# my rough collies - Maggie Mae and Tullis



## jenny armour (Feb 28, 2010)




----------



## jenny armour (Feb 28, 2010)

well I think they are beautiful


----------



## jenny armour (Feb 28, 2010)

oh wow they're gorgeous


----------



## simplysardonic (Sep 1, 2009)

Ooh hadn't seen this, I didn't realise you had RCs, they are absolutely stunning!


----------



## jenny armour (Feb 28, 2010)

you must have read my mind, I have just made a comment on my own subject, but thank you x


----------



## CuddleMonster (Mar 9, 2016)

Can't believe I missed this post before. They are beautiful. Is Maggie Mae the one on the left? More photos please!


----------



## jenny armour (Feb 28, 2010)

yes that's Maggie
another of Maggie Mae


----------



## jenny armour (Feb 28, 2010)

One of my favourites of her


----------



## CuddleMonster (Mar 9, 2016)

Gorgeous! But you'll have to post some more photos of Tullis too, to be fair!


----------



## jenny armour (Feb 28, 2010)

lol. will sort some out for you a little later on, Ok? x


----------



## jenny armour (Feb 28, 2010)




----------



## CuddleMonster (Mar 9, 2016)

Beautiful!


----------



## Muttly (Oct 1, 2014)

Wow, they are beautiful! Do they like being brushed? I bet it's lovely to brush them


----------



## jenny armour (Feb 28, 2010)

yes Muttly, they love to be brushed.
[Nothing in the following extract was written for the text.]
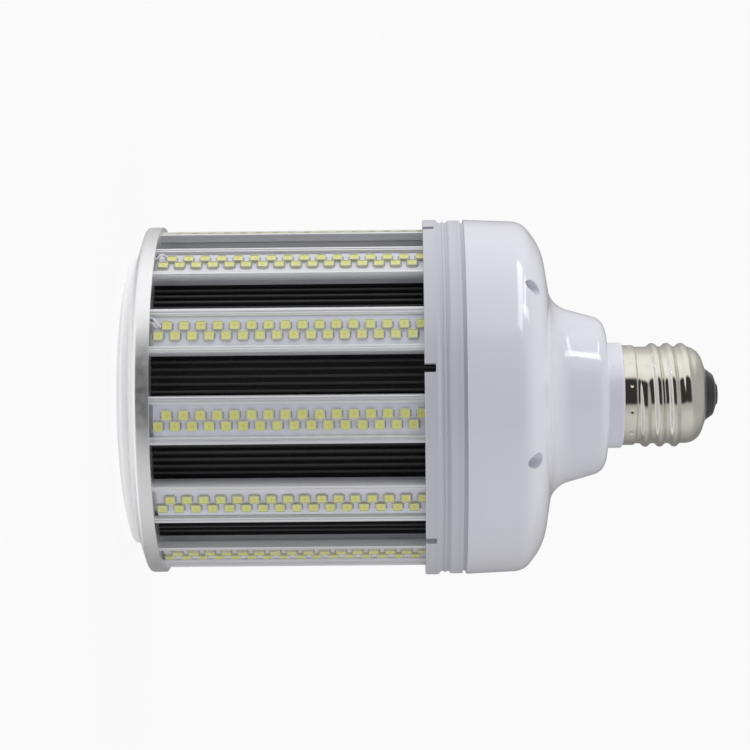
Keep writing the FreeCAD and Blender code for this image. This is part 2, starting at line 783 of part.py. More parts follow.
def make_tray():
    body = new_body("driver_tray")
    floor = f"{TRAY_FACE} + Size.tray_floor"
    inside = f"{TRAY_RADIUS} - Size.tray_wall"
    rib_inside = f"{TRAY_RIB_RADIUS} - Size.tray_rib_thick"
    revolve(
        body,
        "tray_turned",
        [
            ("Size.tray_wire_hole", TRAY_FACE),
            *tray_outside(),
            (inside, HOUSING_RIM),
            (inside, floor),
            (TRAY_RIB_RADIUS, floor),
            (TRAY_RIB_RADIUS, DRIVER_BOARD),
            (rib_inside, DRIVER_BOARD),
            (rib_inside, floor),
            ("Size.tray_wire_hole", floor),
        ],
    )
    column = new_sketch(body, "tray_column", height=TRAY_FACE, turn=HOUSING_ANGLES[0])
    draw_circle(column, f"{SCREW_CIRCLE} - Size.fit", "0", TRAY_COLUMN)
    raised = pad(body, column, "tray_column_rise", "Size.tray_height")
    repeat(body, raised, "tray_columns", HOUSING_SCREW_COUNT)
    pilot = new_sketch(
        body, "tray_pilot", height=f"{HOUSING_RIM} - Size.screw_bite", turn=HOUSING_ANGLES[0]
    )
    draw_circle(pilot, SCREW_CIRCLE, "0", "Size.screw_radius + Size.fit")
    bore = pocket(body, pilot, "tray_pilot_depth", "Size.screw_bite")
    repeat(body, bore, "tray_pilots", HOUSING_SCREW_COUNT)
    drill_core_holes(body, TRAY_FACE, "Size.tray_floor")
    return keep(body, "driver_tray")


# Driver housing: a turned shell with a round shoulder, a tapered neck and a spigot for the cap.
def make_housing():
    outside = new_body("housing_outside")
    tenon = "Size.shell_band_radius - Size.shell_wall - Size.fit"
    tenon_end = f"({SHELL_RIM} + Size.shell_band_height - Size.fit)"
    turned = revolve(
        outside,
        "housing_turned",
        [
            ("0", HOUSING_RIM),
            (HOUSING_RADIUS, HOUSING_RIM),
            (SHOULDER_RADIUS, SHOULDER),
            (CROWN_RADIUS, CROWN),
            (NECK_FOOT_RADIUS, NECK_FOOT),
            ("Size.neck_radius", NECK_END),
            ("Size.spigot_radius", NECK_END),
            ("Size.spigot_radius", SHELL_RIM),
            (tenon, SHELL_RIM),
            (tenon, tenon_end),
            ("0", tenon_end),
        ],
    )
    solid = turned
    for name, rounding, radius, height in (
        ("neck", NECK_ROUNDING, "Size.neck_radius", NECK_END),
        ("neck_foot", "Size.neck_foot_corner", NECK_FOOT_RADIUS, NECK_FOOT),
        ("crown", CROWN_ROUNDING, CROWN_RADIUS, CROWN),
        ("shoulder", "Size.shoulder_corner", SHOULDER_RADIUS, SHOULDER),
    ):
        solid = round_ring(outside, f"{name}_rounding", solid, rounding, radius, height)
    round_ring(
        outside, "spigot_rounding", solid, "Size.spigot_corner", "Size.spigot_radius", SHELL_RIM
    )

    cavity = new_body("housing_cavity")
    wall = "Size.housing_wall"
    revolve(
        cavity,
        "cavity_turned",
        [
            ("0", HOUSING_RIM),
            (f"{HOUSING_RADIUS} - {wall}", HOUSING_RIM),
            (f"{SHOULDER_RADIUS} - {wall}", f"{SHOULDER} - {wall}"),
            (f"{CROWN_RADIUS} - {wall}", f"{CROWN} - {wall}"),
            (f"{NECK_FOOT_RADIUS} - {wall}", f"{NECK_FOOT} - {wall}"),
            (f"Size.neck_radius - {wall}", f"{NECK_END} - {wall}"),
            ("Size.neck_bore", f"{NECK_END} - {wall}"),
            ("Size.neck_bore", tenon_end),
            ("0", tenon_end),
        ],
    )

    columns, drills = [], []
    recess = f"({HOUSING_RIM} + Size.recess_floor)"
    length = f"{NECK_END} - {HOUSING_RIM}"
    for k, angle in enumerate(HOUSING_ANGLES):
        x, y = on_circle(SCREW_CIRCLE, angle)
        column = ("Size.housing_column_radius", length, (x, y, HOUSING_RIM))
        columns.append(round_bar(f"housing_column_{k}", *column))
        passage = ("Size.screw_radius + Size.fit", length, (x, y, HOUSING_RIM))
        drills.append(round_bar(f"housing_passage_{k}", *passage))
        counterbore = ("Size.recess_radius", length, (x, y, recess))
        drills.append(round_bar(f"housing_recess_{k}", *counterbore))
    hollow = cut("housing_hollow", cavity, together("housing_columns", columns))
    shell = cut("housing_shell", outside, hollow)
    return keep(cut("driver_housing", shell, together("housing_drills", drills)), "driver_housing")


# Screws: a shank and a round head, each one solid, in one group for each kind.
def make_screw(name, spot, shank, shank_length, head, head_height, upwards):
    """A screw with its head seated at the spot and its shank running into the work."""
    x, y, seat = spot
    shank_foot = f"{seat} - {shank_length}" if upwards else seat
    head_foot = seat if upwards else f"{seat} - {head_height}"
    parts = [
        round_bar(name + "_shank", shank, shank_length, (x, y, shank_foot)),
        round_bar(name + "_head", head, head_height, (x, y, head_foot)),
    ]
    screw = doc.addObject("Part::Fuse", name)
    screw.Base, screw.Tool = parts
    return screw


def make_housing_screws():
    seat = f"({HOUSING_RIM} + Size.recess_floor)"
    screws = [
        make_screw(
            f"housing_screw_{k}",
            (*on_circle(SCREW_CIRCLE, angle), seat),
            "Size.screw_radius",
            "(Size.recess_floor + Size.screw_bite)",
            "Size.screw_head_radius",
            "Size.screw_head_height",
            True,
        )
        for k, angle in enumerate(HOUSING_ANGLES)
    ]
    return keep(together("housing_screws", screws), "housing_screws")


def make_core_screws(label, seat, upwards):
    screws = [
        make_screw(
            f"{label}_{k}",
            (*on_circle(BOSS_CIRCLE, angle), seat),
            "Size.core_screw_radius",
            "Size.core_screw_length",
            "Size.core_screw_head_radius",
            "Size.core_screw_head_height",
            upwards,
        )
        for k, angle in enumerate(CORE_ANGLES)
    ]
    return keep(together(label, screws), label)


# Screw shell: a thin nickel-plated cup with the rolled Edison thread.
def make_shell():
    body = new_body("screw_shell")
    wall = "Size.shell_wall"
    band_end = f"({SHELL_RIM} + Size.shell_band_height)"
    turned = revolve(
        body,
        "shell_turned",
        [
            (f"Size.shell_band_radius - {wall}", SHELL_RIM),
            ("Size.shell_band_radius", SHELL_RIM),
            ("Size.shell_band_radius", band_end),
            ("Size.thread_root_radius", f"{band_end} + {wall}"),
            ("Size.thread_root_radius", SHELL_END),
            ("Size.shell_mouth_radius", SHELL_END),
            ("Size.shell_mouth_radius", f"{SHELL_END} - {wall}"),
            (f"Size.thread_root_radius - {wall}", f"{SHELL_END} - {wall}"),
            (f"Size.thread_root_radius - {wall}", f"{band_end} + {wall}"),
            (f"Size.shell_band_radius - {wall}", f"{band_end}"),
        ],
    )
    inner = round_ring(
        body,
        "shell_inner_rounding",
        turned,
        f"Size.shell_corner - {wall}",
        f"Size.thread_root_radius - {wall}",
        f"{SHELL_END} - {wall}",
    )
    round_ring(
        body, "shell_rounding", inner, "Size.shell_corner", "Size.thread_root_radius", SHELL_END
    )
    punch_dimples(body)
    ridge = new_sketch(body, "thread_ridge", "XZ_Plane")
    ridge.AttachmentOffset = FreeCAD.Placement(
        FreeCAD.Vector(0, 0, 0), FreeCAD.Rotation(FreeCAD.Vector(0, 1, 0), 1)
    )
    bind(ridge, **{"AttachmentOffset.Rotation.Angle": "Size.thread_start_angle"})
    start = f"({SHELL_RIM} + Size.thread_start)"
    sunk = f"Size.thread_root_radius - {wall} / 2"
    draw_outline(
        ridge,
        [
            (sunk, f"{start} - Size.thread_base / 2"),
            ("Size.thread_crest_radius", f"{start} - Size.thread_tip / 2"),
            ("Size.thread_crest_radius", f"{start} + Size.thread_tip / 2"),
            (sunk, f"{start} + Size.thread_base / 2"),
        ],
    )
    thread = body.newObject("PartDesign::AdditiveHelix", "thread")
    thread.Profile = ridge
    thread.ReferenceAxis = (ridge, ["V_Axis"])
    thread.Mode = 0
    bind(thread, Pitch="Size.thread_pitch", Height="Size.thread_rise")
    body.Tip = thread
    return keep(body, "screw_shell")


def punch_dimples(body):
    """The dimples of a round-nosed punch, which fix the shell's band to the housing's tenon."""
    dimple = body.newObject("PartDesign::SubtractiveSphere", "dimple")
    dimple.AttachmentSupport = [(origin_part(body, "XY_Plane"), "")]
    dimple.MapMode = "FlatFace"
    bind(dimple, Radius="Size.dimple_ball")
    angle = f"({NEAR_SIDE} + Size.dimple_first_angle)"
    circle = "(Size.shell_band_radius + Size.dimple_ball - Size.dimple_depth)"
    spot = (*on_circle(circle, angle), f"{SHELL_RIM} + Size.dimple_rise")
    place(dimple, "AttachmentOffset", spot)
    repeat(body, dimple, "dimples", DIMPLE_COUNT)


# Insulator: black glass that fills the shell's mouth and carries the centre contact.
def make_insulator():
    body = new_body("cap_insulator")
    mouth = "(Size.shell_mouth_radius - Size.fit)"
    tip = f"({SHELL_END} + Size.insulator_rise)"
    revolve(
        body,
        "insulator_turned",
        [
            ("0", f"{SHELL_END} - Size.insulator_depth"),
            (f"{mouth} - Size.contact_depth", f"{SHELL_END} - Size.insulator_depth"),
            (mouth, f"{SHELL_END} - Size.shell_wall"),
            (mouth, SHELL_END),
            ("Size.insulator_tip_radius", f"{SHELL_END} + Size.insulator_slope"),
            ("Size.contact_radius + Size.fit", tip),
            ("Size.contact_radius + Size.fit", f"{tip} - Size.contact_depth"),
            ("0", f"{tip} - Size.contact_depth"),
        ],
    )
    return keep(body, "cap_insulator")


def make_contact():
    body = new_body("centre_contact")
    tip = f"({SHELL_END} + Size.insulator_rise)"
    button = revolve(
        body,
        "contact_turned",
        [
            ("0", f"{tip} - Size.contact_depth"),
            ("Size.contact_radius", f"{tip} - Size.contact_depth"),
            ("Size.contact_radius", f"{tip} + Size.contact_rise"),
            ("0", f"{tip} + Size.contact_rise"),
        ],
    )
    round_ring(
        body,
        "contact_rounding",
        button,
        "Size.contact_corner",
        "Size.contact_radius",
        f"{tip} + Size.contact_rise",
    )
    return keep(body, "centre_contact")


# Driver board and what it carries, inside the housing.
def make_driver_board():
    body = new_body("driver_board")
    sketch = new_sketch(body, "driver_board_disc", height=DRIVER_BOARD)
    draw_circle(sketch, "0", "0", DRIVER_BOARD_RADIUS)
    pad(body, sketch, "driver_board_plate", "Size.driver_board_thick")
    return keep(body, "driver_board")


def make_block(label, kind, rise, x, y):
    """A moulded block on the driver board, with its middle at (x, y)."""
    block = doc.addObject("Part::Box", label)
    wide, deep = f"Size.{kind}_width", f"Size.{kind}_depth"
    bind(block, Length=wide, Width=deep, Height=rise)
    place(block, "Placement", (f"{x} - {wide} / 2", f"{y} - {deep} / 2", BOARD_FACE))
    return keep(block, label)


def make_driver_parts():
    along = "-1 * Size.transformer_offset"
    make_block("driver_transformer", "transformer", DRIVER_ROOM, "0", along)
    along = "Size.rectifier_offset"
    make_block("driver_rectifier", "rectifier", "Size.rectifier_rise", "0", along)
    cans = []
    for k, angle in enumerate(CAPACITOR_ANGLES):
        spot = (*on_circle("Size.capacitor_circle", angle), BOARD_FACE)
        cans.append(round_bar(f"capacitor_{k}", "Size.capacitor_radius", DRIVER_ROOM, spot))
    keep(together("driver_capacitors", cans), "driver_capacitors")
    spot = (f"Size.choke_inset - {DRIVER_BOARD_RADIUS}", "0", BOARD_FACE)
    choke = round_bar("choke_outside", "Size.choke_radius", "Size.choke_rise", spot)
    middle = round_bar("choke_middle", "Size.choke_bore", "Size.choke_rise", spot)
    keep(cut("driver_choke", choke, middle), "driver_choke")


def make_strips():
    for number in range(STRIP_COUNT):
        angle = strip_angle(number)
        make_carrier(number + 1, angle)
        make_board(number + 1, angle)
        make_chips(number + 1, angle)


def check_and_write():
    """Stops at the first object that failed, then writes one file for each piece."""
    doc.recompute()
    for item in doc.Objects:
        if "Invalid" in item.State or "Error" in item.State:
            raise RuntimeError(f"{item.Name} failed: {item.State}")
    for item in nodes:
        shape = item.Shape
        if shape.isNull() or not shape.isValid() or not shape.Solids:
            raise RuntimeError(f"{item.Label} has no valid solid")
    for item in nodes:
        item.Shape.exportStep(f"parts/{item.Label}.step")
        solids = item.Shape.Solids
        volume = sum(solid.Volume for solid in solids)
        print(f"{item.Label}: {len(solids)} solid(s), {volume:.1f} mm3")


make_lens()
make_end_ring()
make_head_board()
make_head_chips()
make_core_screws("head_screws", HEAD_BOARD, False)
make_core()
make_strips()
make_leads()
make_collar()
make_tray()
make_core_screws("tray_screws", f"({TRAY_FACE} + Size.tray_floor)", True)
make_driver_board()
make_driver_parts()
make_housing()
make_housing_screws()
make_shell()
make_insulator()
make_contact()
check_and_write()
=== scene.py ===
# %% [markdown]
# # A corn LED bulb, dressed for its photograph
# The bulb is a black heat sink tube with twelve LED strips round it, an opal lens and an
# aluminium ring at the head, a white driver housing, and an E27 screw cap.
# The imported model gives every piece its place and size. This lesson builds the pieces that
# show as finer meshes over it, finishes all of them, and sets the light and the camera.

import math

import bmesh
import bpy
from mathutils import Matrix, Vector


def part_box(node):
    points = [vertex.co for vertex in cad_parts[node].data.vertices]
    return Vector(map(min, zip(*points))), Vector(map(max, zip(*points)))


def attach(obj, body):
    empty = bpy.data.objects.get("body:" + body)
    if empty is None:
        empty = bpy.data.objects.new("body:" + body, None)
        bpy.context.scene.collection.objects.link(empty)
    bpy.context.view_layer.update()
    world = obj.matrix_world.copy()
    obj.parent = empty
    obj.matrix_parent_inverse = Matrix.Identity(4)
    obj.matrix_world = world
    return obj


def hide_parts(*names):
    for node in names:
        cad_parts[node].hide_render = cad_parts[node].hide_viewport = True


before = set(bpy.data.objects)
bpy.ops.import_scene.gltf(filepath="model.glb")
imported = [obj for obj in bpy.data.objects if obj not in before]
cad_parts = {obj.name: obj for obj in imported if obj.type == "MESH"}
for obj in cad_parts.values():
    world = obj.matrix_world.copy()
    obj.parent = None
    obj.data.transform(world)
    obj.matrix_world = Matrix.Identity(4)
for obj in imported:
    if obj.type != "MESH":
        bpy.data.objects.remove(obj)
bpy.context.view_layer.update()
MM = 0.001
print("nodes in the packed model:", len(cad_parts))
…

I usually get on a nice thick rug and they lay on their side and back and that's how I brush them. Mind you I hate it this time of year with the weather the way it is. They have very thick coats x


----------



## Firefly13 (May 12, 2013)

Beautiful dogs!


----------



## jenny armour (Feb 28, 2010)

Firefly13 said:


> Beautiful dogs!


thank you x


----------